### Instructions to follow
Write out the full listing again, exactly as it stands.
================
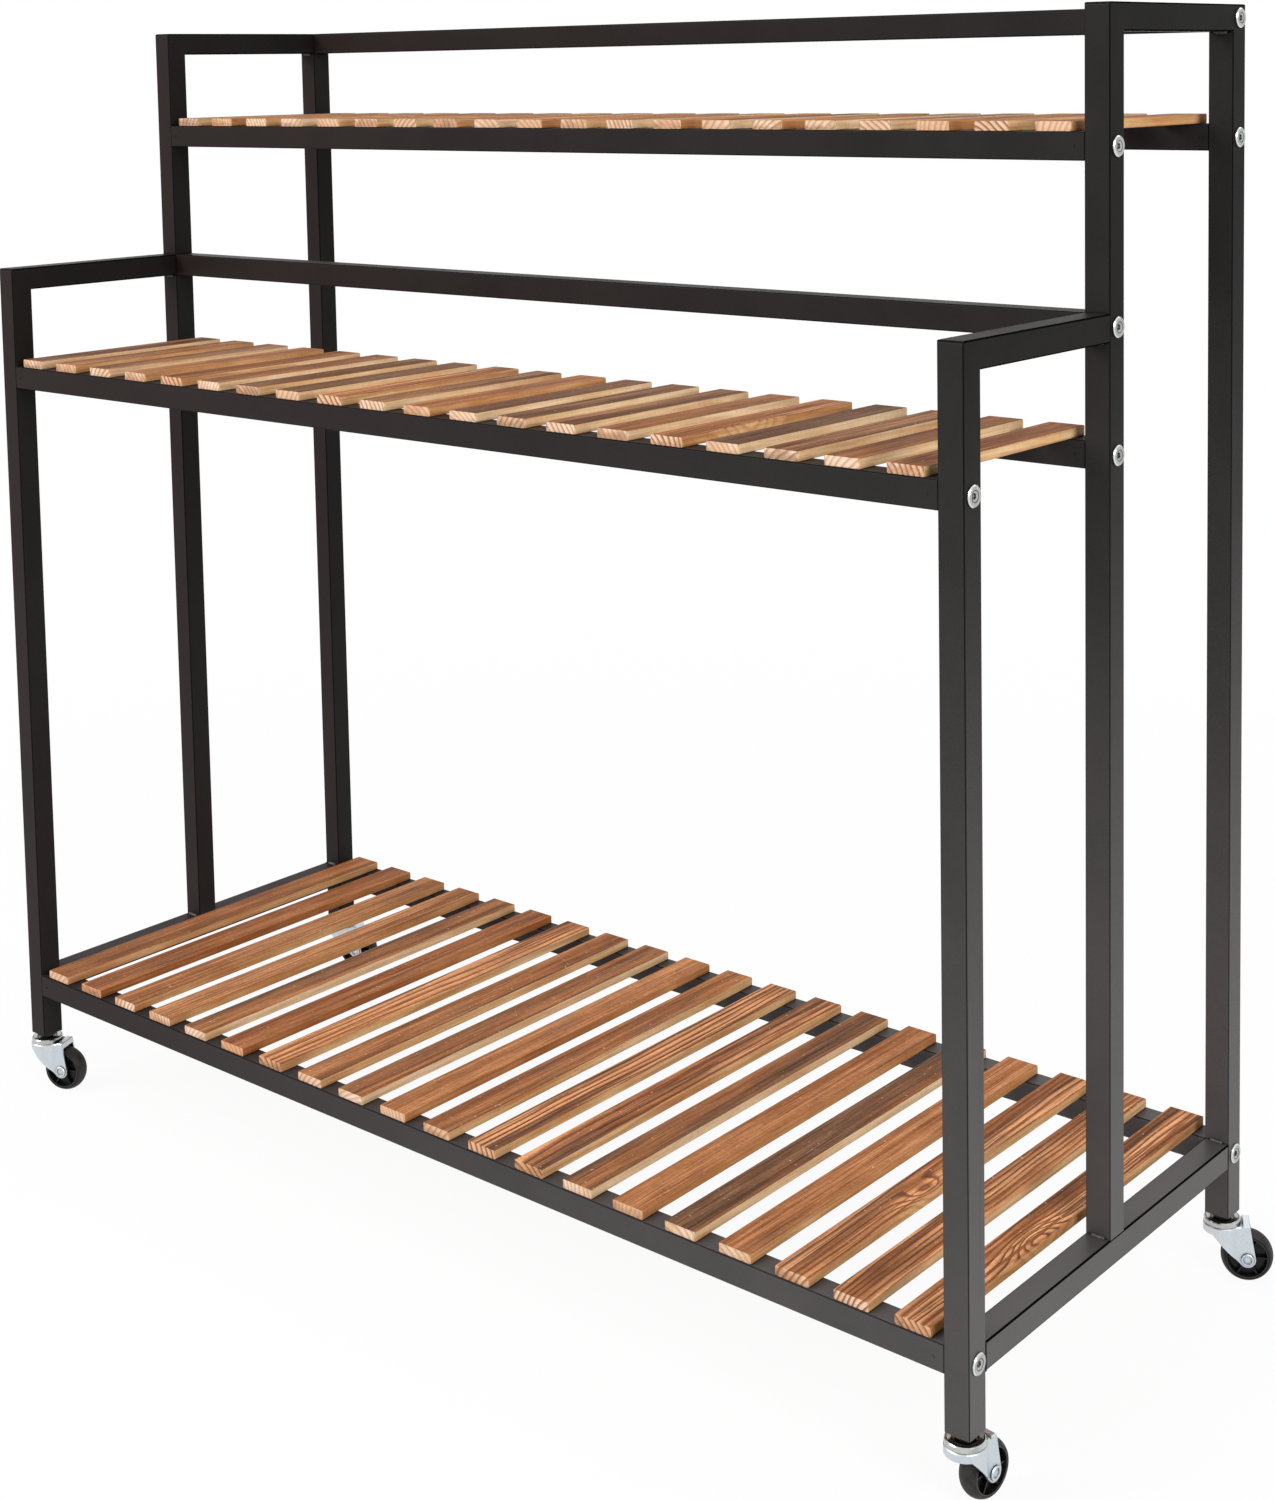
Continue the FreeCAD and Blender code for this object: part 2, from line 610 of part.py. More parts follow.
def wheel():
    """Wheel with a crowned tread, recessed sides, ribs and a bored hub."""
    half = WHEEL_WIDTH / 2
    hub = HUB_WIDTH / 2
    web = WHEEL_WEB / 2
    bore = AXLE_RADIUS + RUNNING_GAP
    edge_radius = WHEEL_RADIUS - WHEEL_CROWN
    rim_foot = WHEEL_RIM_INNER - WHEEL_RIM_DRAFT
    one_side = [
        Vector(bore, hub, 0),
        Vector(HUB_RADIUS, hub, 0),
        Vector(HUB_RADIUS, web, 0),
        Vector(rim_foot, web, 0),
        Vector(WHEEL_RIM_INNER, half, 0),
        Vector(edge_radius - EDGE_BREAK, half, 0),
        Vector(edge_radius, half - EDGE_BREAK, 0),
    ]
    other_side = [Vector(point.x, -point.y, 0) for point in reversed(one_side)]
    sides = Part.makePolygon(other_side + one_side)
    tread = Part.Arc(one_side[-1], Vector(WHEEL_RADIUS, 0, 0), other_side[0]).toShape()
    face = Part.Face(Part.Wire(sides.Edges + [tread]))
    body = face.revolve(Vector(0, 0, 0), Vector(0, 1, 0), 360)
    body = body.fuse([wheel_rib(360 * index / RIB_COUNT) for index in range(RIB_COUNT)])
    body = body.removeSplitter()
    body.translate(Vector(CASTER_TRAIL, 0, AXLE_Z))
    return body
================
### Task solution
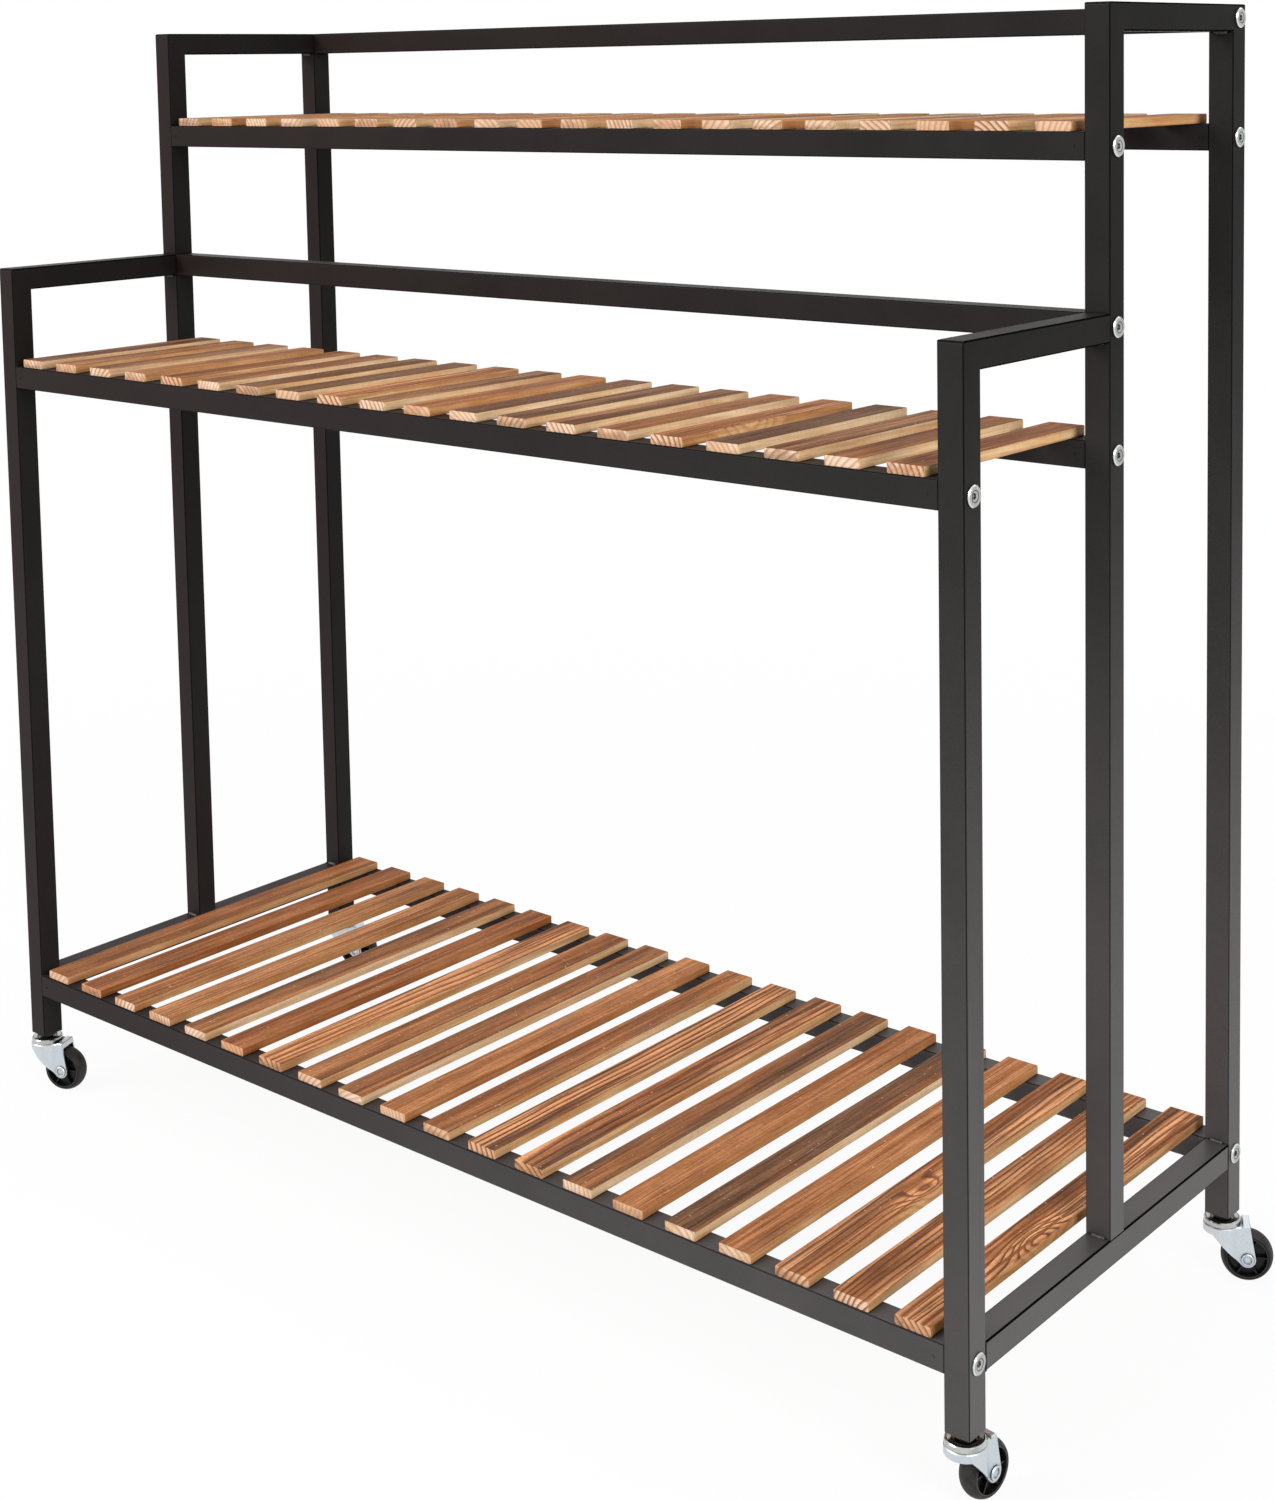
Continue the FreeCAD and Blender code for this object: part 2, from line 610 of part.py. More parts follow.
def wheel():
    """Wheel with a crowned tread, recessed sides, ribs and a bored hub."""
    half = WHEEL_WIDTH / 2
    hub = HUB_WIDTH / 2
    web = WHEEL_WEB / 2
    bore = AXLE_RADIUS + RUNNING_GAP
    edge_radius = WHEEL_RADIUS - WHEEL_CROWN
    rim_foot = WHEEL_RIM_INNER - WHEEL_RIM_DRAFT
    one_side = [
        Vector(bore, hub, 0),
        Vector(HUB_RADIUS, hub, 0),
        Vector(HUB_RADIUS, web, 0),
        Vector(rim_foot, web, 0),
        Vector(WHEEL_RIM_INNER, half, 0),
        Vector(edge_radius - EDGE_BREAK, half, 0),
        Vector(edge_radius, half - EDGE_BREAK, 0),
    ]
    other_side = [Vector(point.x, -point.y, 0) for point in reversed(one_side)]
    sides = Part.makePolygon(other_side + one_side)
    tread = Part.Arc(one_side[-1], Vector(WHEEL_RADIUS, 0, 0), other_side[0]).toShape()
    face = Part.Face(Part.Wire(sides.Edges + [tread]))
    body = face.revolve(Vector(0, 0, 0), Vector(0, 1, 0), 360)
    body = body.fuse([wheel_rib(360 * index / RIB_COUNT) for index in range(RIB_COUNT)])
    body = body.removeSplitter()
    body.translate(Vector(CASTER_TRAIL, 0, AXLE_Z))
    return body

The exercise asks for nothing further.